6. Max Ernst, Max Ernst: Beyond Painting, The Documents of Modern Art, (Robert Motherwell, Director), Wittenborn, Schultz, Inc., New York, NY, 1948. p. 13
7. Artists and teachers refer to this as the "formal" aspects of a work, and that has been linked to modernism, which is heavily criticized today. However, when you realize that no work of art can ever escape the use of "formal glue" then the full range of elements and principles of design because a arsenal of possibilities.
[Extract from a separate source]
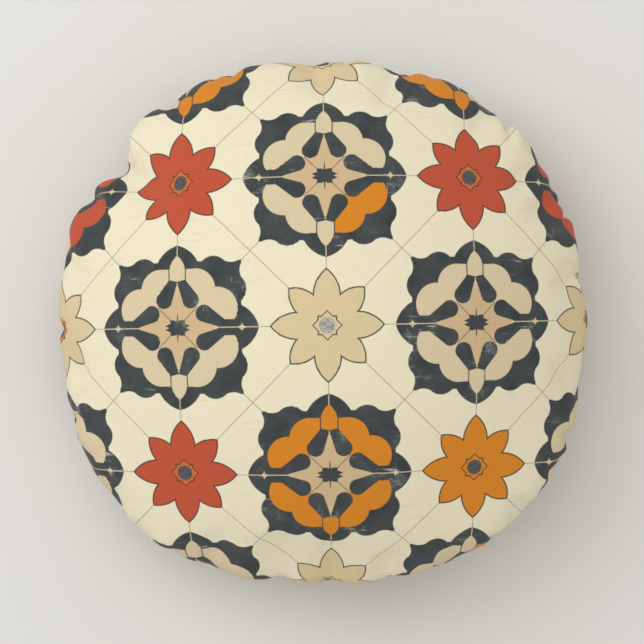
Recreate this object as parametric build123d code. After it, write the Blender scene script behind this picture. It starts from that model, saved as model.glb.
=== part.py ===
from build123d import *
import os
from math import asin, atan2, cos, degrees, hypot, radians, sin

# Round knife-edge floor cushion: a zipped fabric cover round a fibre-filled insert.
# Millimetres and degrees. +Z is up and the origin is the centre of the area it rests on.
# Angles run anticlockwise from +X, seen from above. Every layer is a body of revolution
# about Z. Rings are given by radius and by height above or below the seam.

# Cover cloth: two round panels, seamed at the rim and turned right side out
flat_radius = 395.0  # each panel's seam line, laid flat
seam_height = 104.0
crown_height = 272.0
rest_radius = 150.0  # the flat area on the floor
shoulder_radius = 33.0  # the roll of cloth above and below the seam
shoulder_centre = 292.0
tuck_angle = 57.0  # how far the roll turns in below its widest point
cover_cloth = 0.8
allowance_inner = 298.0  # where the turned-in seam allowances end
sewn_allowance = (0.0, 1.2)
sewn_back = 0.3  # how far behind the seam's edge the sewn allowances start
zipped_allowance = (2.4, 3.0)
zipped_reach = 2.2  # how far past the seam's edge the zipped ones run, into the roll of cloth
seam_thread = 0.5
cover_thread_radius = 306.0

# Zip, hidden in the seam
closed_angle = -44.0
open_angle = -151.0
slit_half = 0.6
slit_spare = 0.5  # degrees of slit past each end of the zip
tape_end_gap = 0.1  # degrees between an end of the slit and of the tapes
tape_outer = 308.2
tape_heights = (1.9, 2.3)
coil_radii = (306.0, 308.0)
coil_heights = (0.5, 1.85)
tape_thread_radii = (301.0, 301.5)
tape_thread_height = 0.4
stop_arc = 0.35
stop_spare = 0.19  # degrees left between the slider and each stop
slider_half_length = 4.0
plate_half_height = 1.6
inner_plate = (304.0, 305.5)
front_plate = (308.3, 308.8)
post_half_height = 0.25
neck_half_height = 0.3
neck_half_width = 2.5

# Pull tab, hinged on a pin across the slider's two ears
pin_centre = 314.9
pin_radius = 0.6
eye_clearance = 0.05
eye_radius = 1.3
eye_half_width = 2.0
ear_radius = 1.6
ear_inner, ear_outer = 2.2, 3.2
bridge = (312.4, 313.2)
bridge_half_height = 1.3
tab_length = 22.0
tab_thickness = 1.2
tab_shoulder = 2.4  # from the pin's centre to where the tab starts to widen
tab_end_radius = 3.25
tab_hole_radius = 1.2
tab_gap = 0.4  # between the hanging tab and the cloth

# Insert: lining cloth round the fill, pressed into a groove by the cover's allowances
layer_gap = 0.3
insert_cloth = 0.6
groove_inner = 294.0
groove_half = 3.4
insert_allowance_inner = 283.5
insert_thread_radius = 291.0
fill_slot_half = 1.4  # the groove in the fill that the insert's allowances and thread lie in
fill_slot_back = 0.5
closing_middle, closing_arc = 90.0, 30.0  # the gap it was filled through, sewn by hand

# Care label, left blank
label_start, label_arc = 20.0, 8.0
label_radii = (298.5, 309.0)
label_heights = (-2.0, -1.7)

# How far touching shapes run into each other to fuse, and how far a cut runs past what it cuts
cloth_overlap = 0.3
metal_overlap = 0.1
past = 1.0

# Centres and radii that make the section's arcs meet smoothly
shoulder_rise = slit_half + shoulder_radius * sin(radians(tuck_angle))
upper_centre = seam_height + shoulder_rise
lower_centre = seam_height - shoulder_rise
fall = crown_height - upper_centre
dome_radius = (fall**2 + shoulder_centre**2 - shoulder_radius**2) / (2 * (fall - shoulder_radius))
reach = shoulder_centre - rest_radius
base_radius = (reach**2 + lower_centre**2 - shoulder_radius**2) / (2 * (lower_centre - shoulder_radius))
dome_end = degrees(atan2(upper_centre - crown_height + dome_radius, shoulder_centre))
base_start = degrees(atan2(lower_centre - base_radius, reach))


def outline(depth):
    """Half section of the filled cushion, depth inside the cover's outer surface."""
    shoulder = shoulder_radius - depth
    dome_centre = (0, crown_height - dome_radius)
    dome = CenterArc(dome_centre, dome_radius - depth, dome_end, 90 - dome_end)
    upper = CenterArc((shoulder_centre, upper_centre), shoulder, -tuck_angle, tuck_angle + dome_end)
    lower = CenterArc((shoulder_centre, lower_centre), shoulder, base_start, tuck_angle - base_start)
    base = CenterArc((rest_radius, base_radius), base_radius - depth, -90, base_start + 90)
    seam = Line(upper @ 0, lower @ 1)
    floor = Line(base @ 0, (0, depth))
    axis = Line(floor @ 1, dome @ 1)
    return make_face([dome, upper, seam, lower, base, floor, axis])


def box_section(inner, outer, low, high):
    """Rectangle in the half section; heights are from the seam."""
    middle = Pos((inner + outer) / 2, seam_height + (low + high) / 2)
    return middle * Rectangle(outer - inner, abs(high - low))


def half_section(side):
    """All that lies above the seam for side 1, or below it for side -1."""
    return box_section(0, 2 * shoulder_centre, 0, side * 2 * crown_height)


def turned(section, start=0.0, end=360.0):
    """The section revolved about Z between two angles."""
    return Rot(0, 0, start) * revolve(Plane.XZ * section, Axis.Z, end - start)


def ring(inner, outer, low, high, start=0.0, end=360.0):
    return turned(box_section(inner, outer, low, high), start, end)


def both_sides(inner, outer, low, high, start, end):
    """A ring above the seam and its mirror image below, as two solids."""
    return Compound([ring(inner, outer, side * low, side * high, start, end) for side in (1, -1)])


slit_start, slit_end = open_angle - slit_spare, closed_angle + slit_spare


def cover_panel(side):
    """One cover panel with its allowances turned in, and cut back along the zip."""
    cloth = outline(0) - outline(cover_cloth)
    panel = turned(cloth & half_section(side))
    seam_edge = shoulder_centre + shoulder_radius * cos(radians(tuck_angle))
    panel -= ring(tape_outer, seam_edge + past, 0, side * slit_half, slit_start, slit_end)
    low, high = sewn_allowance
    panel += ring(allowance_inner, seam_edge - sewn_back, side * low, side * high, slit_end, slit_start + 360)
    low, high = zipped_allowance
    panel += ring(allowance_inner, seam_edge + zipped_reach, side * low, side * high, slit_start, slit_end)
    return panel


def cover_seam_thread():
    outer = cover_thread_radius + seam_thread
    top = sewn_allowance[1]
    return both_sides(cover_thread_radius, outer, top, top + seam_thread, slit_end, slit_start + 360)


def care_label():
    low, high = label_heights
    return ring(*label_radii, low, high, label_start, label_start + label_arc)


def zip_tape(side):
    low, high = tape_heights
    start, end = slit_start + tape_end_gap, slit_end - tape_end_gap
    return ring(allowance_inner, tape_outer, side * low, side * high, start, end)


def zip_coil(side):
    low, high = coil_heights
    start, end = open_angle + stop_arc, closed_angle - stop_arc
    return ring(*coil_radii, side * low, side * high, start, end)


def zip_stitching(side):
    """The row of stitches that holds one tape to its allowance, against the tape."""
    low = tape_heights[0]
    return ring(*tape_thread_radii, side * (low - tape_thread_height), side * low, open_angle, closed_angle)


def zip_top_stops():
    low, high = coil_heights
    return both_sides(*coil_radii, low, high, closed_angle - stop_arc, closed_angle)


def zip_bottom_stop():
    high = coil_heights[1]
    return ring(*coil_radii, -high, high, open_angle, open_angle + stop_arc)


half_arc = degrees(slider_half_length / coil_radii[0])
slider_angle = closed_angle - stop_arc - stop_spare - half_arc
slider_travel = slider_angle - (open_angle + stop_arc + stop_spare + half_arc)


def across(radius, half_width, middle=0.0):
    """Cylinder on the pull tab's hinge line, for a slider that stands at angle 0."""
    return Pos(pin_centre, middle, seam_height) * Rot(90, 0, 0) * Cylinder(radius, 2 * half_width)


def zip_slider():
    """Two plates round the coils, joined by a post, with a neck out to two ears."""
    plate = (-plate_half_height, plate_half_height)
    neck_arc = degrees(neck_half_width / front_plate[0])
    slider = ring(*inner_plate, *plate, -half_arc, half_arc)
    slider += ring(*front_plate, *plate, -half_arc, half_arc)
    post = (inner_plate[1] - metal_overlap, front_plate[0] + metal_overlap)
    slider += ring(*post, -post_half_height, post_half_height, -neck_arc / 2, neck_arc / 2)
    neck = (front_plate[1] - metal_overlap, bridge[0] + metal_overlap)
    slider += ring(*neck, -neck_half_height, neck_half_height, -neck_arc, neck_arc)
    bridge_middle = Pos(sum(bridge) / 2, 0, seam_height)
    slider += bridge_middle * Box(bridge[1] - bridge[0], 2 * ear_outer, 2 * bridge_half_height)
    for side in (1, -1):
        middle = side * (ear_inner + ear_outer) / 2
        root = Pos((bridge[0] + pin_centre) / 2, middle, seam_height)
        slider += root * Box(pin_centre - bridge[0], ear_outer - ear_inner, 2 * ear_radius)
        slider += across(ear_radius, (ear_outer - ear_inner) / 2, middle)
    slider -= across(pin_radius, ear_outer + past)
    return slider


def pull_tab():
    """Teardrop tab, hanging from the pin and leaning out over the lower roll of cloth."""
    end = Pos(0, tab_end_radius - tab_length) * Circle(tab_end_radius)
    shoulder = Pos(0, -tab_shoulder) * Circle(eye_half_width)
    blade = make_hull((end + shoulder).edges())
    blade += Pos(0, -eye_half_width / 2) * Rectangle(2 * eye_half_width, eye_half_width)
    blade -= Pos(0, tab_end_radius - tab_length) * Circle(tab_hole_radius)
    hinge = Pos(pin_centre, 0, seam_height)
    tab = hinge * extrude(Plane.YZ * blade, tab_thickness / 2, both=True)
    tab += across(eye_radius, eye_half_width)
    tab -= across(pin_radius + eye_clearance, eye_half_width + past)
    return hinge * Rot(0, -tab_lean, 0) * hinge.inverse() * tab


pin_from_roll = hypot(pin_centre - shoulder_centre, shoulder_rise)
roll_bearing = degrees(atan2(pin_centre - shoulder_centre, shoulder_rise))
tab_lean = degrees(asin((shoulder_radius + tab_gap + tab_thickness / 2) / pin_from_roll)) - roll_bearing


def at_slider(shape):
    """Moves a shape modelled at angle 0 to where the slider stands with the zip closed."""
    return Rot(0, 0, slider_angle) * shape


def insert_section(depth):
    """Half section of the insert, depth inside its outer surface."""
    half = groove_half + depth
    groove = box_section(groove_inner - depth, 2 * shoulder_centre, -half, half)
    return outline(cover_cloth + layer_gap + depth) - groove


def insert_panel(side):
    lining = insert_section(0) - insert_section(insert_cloth)
    panel = turned(lining & half_section(side))
    panel += ring(insert_allowance_inner, groove_inner - cloth_overlap, 0, side * insert_cloth)
    return panel


def fibre_fill():
    section = insert_section(insert_cloth + layer_gap)
    slot_inner = insert_allowance_inner - fill_slot_back
    return turned(section - box_section(slot_inner, groove_inner, -fill_slot_half, fill_slot_half))


def insert_seam_thread():
    start = closing_middle + closing_arc / 2
    outer = insert_thread_radius + seam_thread
    top = insert_cloth + seam_thread
    return both_sides(insert_thread_radius, outer, insert_cloth, top, start, start + 360 - closing_arc)


def insert_closing_thread():
    start = closing_middle - closing_arc / 2
    half = seam_thread / 2
    return ring(groove_inner, groove_inner + seam_thread, -half, half, start, start + closing_arc)


def write(node, shape):
    export_step(shape, f"parts/{node}.step")


os.makedirs("parts", exist_ok=True)
for place, side in (("top", 1), ("bottom", -1)):
    write(f"cover_{place}_panel", cover_panel(side))
    write(f"insert_{place}_panel", insert_panel(side))
for place, side in (("upper", 1), ("lower", -1)):
    write(f"zip_tape_{place}", zip_tape(side))
    write(f"zip_coil_{place}", zip_coil(side))
    write(f"zip_stitching_{place}", zip_stitching(side))
write("cover_seam_thread", cover_seam_thread())
write("care_label", care_label())
write("zip_top_stops", zip_top_stops())
write("zip_bottom_stop", zip_bottom_stop())
write("zip_slider", at_slider(zip_slider()))
write("zip_pull_pin", at_slider(across(pin_radius, ear_outer)))
write("zip_pull_tab", at_slider(pull_tab()))
write("insert_seam_thread", insert_seam_thread())
write("insert_closing_thread", insert_closing_thread())
write("fibre_fill", fibre_fill())

shoulder_length = radians(tuck_angle + dome_end) * shoulder_radius
top_length = radians(90 - dome_end) * dome_radius + shoulder_length
print(f"top panel, centre to seam: {top_length:.1f} against {flat_radius} flat")
lower_length = radians(tuck_angle - base_start) * shoulder_radius
bottom_length = rest_radius + radians(base_start + 90) * base_radius + lower_length
print(f"bottom panel, centre to seam: {bottom_length:.1f} against {flat_radius} flat")
print(f"slider at {slider_angle:.2f} deg, travel {slider_travel:.2f} deg")
print(f"pull tab leans {tab_lean:.2f} deg, turns {180 - 2 * tab_lean:.2f} deg, pin at radius {pin_centre}")
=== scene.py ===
import bmesh
import bpy
import math
import numpy as np
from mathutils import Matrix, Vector


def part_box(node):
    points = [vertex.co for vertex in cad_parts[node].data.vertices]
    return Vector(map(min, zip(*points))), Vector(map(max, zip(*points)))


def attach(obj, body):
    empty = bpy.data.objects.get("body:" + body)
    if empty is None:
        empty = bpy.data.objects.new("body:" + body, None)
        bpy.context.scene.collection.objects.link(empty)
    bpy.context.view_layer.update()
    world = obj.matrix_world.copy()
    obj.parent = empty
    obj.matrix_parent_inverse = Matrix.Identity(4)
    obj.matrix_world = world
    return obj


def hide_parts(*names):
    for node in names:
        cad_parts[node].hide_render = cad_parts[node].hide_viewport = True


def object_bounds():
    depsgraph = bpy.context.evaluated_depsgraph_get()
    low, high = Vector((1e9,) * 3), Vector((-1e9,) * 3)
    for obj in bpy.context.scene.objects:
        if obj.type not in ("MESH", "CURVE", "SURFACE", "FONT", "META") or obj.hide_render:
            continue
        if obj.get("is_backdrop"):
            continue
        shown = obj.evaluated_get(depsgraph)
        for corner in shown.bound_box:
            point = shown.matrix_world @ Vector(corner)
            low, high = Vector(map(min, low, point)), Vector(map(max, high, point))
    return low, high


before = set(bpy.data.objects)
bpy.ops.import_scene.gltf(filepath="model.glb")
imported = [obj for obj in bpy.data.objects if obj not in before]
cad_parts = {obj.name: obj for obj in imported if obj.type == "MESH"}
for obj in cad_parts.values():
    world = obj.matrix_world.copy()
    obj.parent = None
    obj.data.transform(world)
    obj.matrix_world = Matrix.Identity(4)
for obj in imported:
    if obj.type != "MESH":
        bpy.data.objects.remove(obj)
cad_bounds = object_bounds()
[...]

8. Inspired by the scientific work of Paul D. MacLean and his Triune Brain Model, these seven skills were first proposed by the faculty of the Mead School, of Stamford, CT as being basic human skills. The Mead School was the first school to develop an approach to teaching and learning using MacLean's model, which identifies the Reptilian, Limbic (Mammalian) and Neocortical brains as having evolved in a particular order with different purposes. It was this basic premise of "ordered brains," that the mind of three minds could offer insight and inspiration on the part of the teachers of the Mead school to address different learning styles, by respecting the evolutionary order of brain development within the classroom setting—not jumping to neocortical activity too early when connecting with students. For example, first tend to the creation of a safe and alluring environment (reptilian, then mammalian), then work to develop a strong relationship with students (limbic), eventually and ultimately challenge students through academic rigor (neo cortex), but only after the first two evolutionary rungs are achieved. Todd Bartel taught at the Mead School from 1992 to 2000 and developed an art curriculum that capitalized on an extensive application of the triune brain model.
9. Of course, many artists are famous for the work they have made that isolates one skill or glue, Duchamp being a particularly outstanding example.